Branding the new guidelines a “new approach to Net Zero”, the PM said: “Reaching our targets does not need to come unnecessarily at the expense of people facing higher costs – and that’s why today we can ease the burden on working families.”

Despite the scaling back, Mr Sunak claimed that the intention is to see the UK reach net zero carbon emissions by the year 2050, saying: ““Why am I confident in saying that? Because over the last decade so far, we’ve massively over-delivered on every one of our carbon budgets, despite regular predictions we’d miss them.”

Ahead of the speech, Brexit’s Nigel Farage described the move as the “biggest u-turn on environmental and net-zero policies for the Conservative Party in three decades

The Brexiteer said that outraged environmentalists need to get a “sense of perspective” noting that the emissions produced by a single Chinese firm, Huaneng Power International, are reportedly nearly equivalent to the total output of the United Kingdom.

“We are, in terms of global CO2, nothing more than a minnow,” Farage said.

However, some members of the Conservative Party, including former Prime Minister Boris Johnson, criticised the move from Sunak.

In a statement provided to The Telegraph, Johnson said that the UK “cannot afford to falter now or in any way lose our ambition for this country.”

“This country leads on tackling climate change and in creating new green technology. The green Industrial Revolution is already generating huge numbers of high-quality jobs and helping to drive growth and level up our country.

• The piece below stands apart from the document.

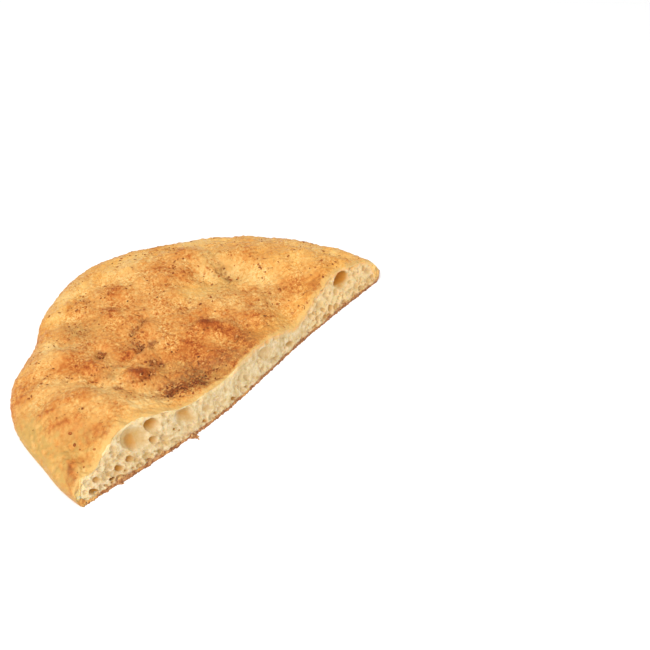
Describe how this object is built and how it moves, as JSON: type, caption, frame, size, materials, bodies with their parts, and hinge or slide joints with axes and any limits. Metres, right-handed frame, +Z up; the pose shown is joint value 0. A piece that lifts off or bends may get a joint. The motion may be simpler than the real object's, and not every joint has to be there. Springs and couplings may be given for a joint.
{
  "type": "oregano focaccia",
  "caption": "Half of a round, hand-dimpled flatbread with golden crust, toasted oregano in its hollows and an open-celled crumb on the long slanted cut face.",
  "frame": {"origin": "on the ground plane under the centre of the half loaf's bounding box", "axes": "+Z up through the top crust; +X along the cut from the near tip, beside the high shoulder, to the far tip; -Y is where the cut face looks"},
  "size_m": [0.2609, 0.1413, 0.0275],
  "materials": {
    "crust": "baked golden-yellow crust with orange-brown blisters, satin from oil; matte plastic stands in for bread crust",
    "crumb": "cream-coloured porous crumb with smooth-walled cells, matt; matte plastic stands in for bread crumb",
    "oregano": "dried and toasted oregano leaf, matt; matte plastic stands in for dried herb"
  },
  "bodies": {
    "root": {"focaccia": "crust"}
  },
  "joints": []
}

The former PM, who despite his formerly self-professed libertarian leanings became a champion of the green agenda during his time in office, added that the backtrack would imperil businesses who have already made investments based upon the government’s plan.

Johnson was joined in criticising Sunak by the left-wing Labour Party, which is currently leading the Conservatives by some 20 points in the polls amid the economic calamity spurred by years of covid lockdowns and the energy crisis sparked by the war in Ukraine.

Labour’s Shadow Environment Secretary Steve Reed warned: “If we still allow petrol vehicles to be sold at that point we’re not going to hit our net zero targets for the 2030s.

“That means we’ll miss the net targets for 2050, by which we’re supposed to have a fully carbon-free economy. But worse than that we would deter the inward investment we need to really turbocharge that sector of the economy, which is where the big new jobs of the future will be.

“Britain could lead the world in this, but the Government’s decided to throw that out of the window, and it will actually cost British consumers more because it costs more to fill up a car with petrol than it would be to power with electricity. So everyone is a loser from what Rishi Sunak has announced.”

The Prime Minister rejected that his announcement amounted to “watering down” the green agenda, saying: “We are forecast and we have committed to reduce our carbon emissions by 2030 to 68 per cent. There is no other advanced economy in the world who comes close to that kind of commitment. That’s a commitment we’re sticking to.

“If someone thinks that what we’re doing is not ambitious enough, I don’t know what they’d say to every other country in the world.”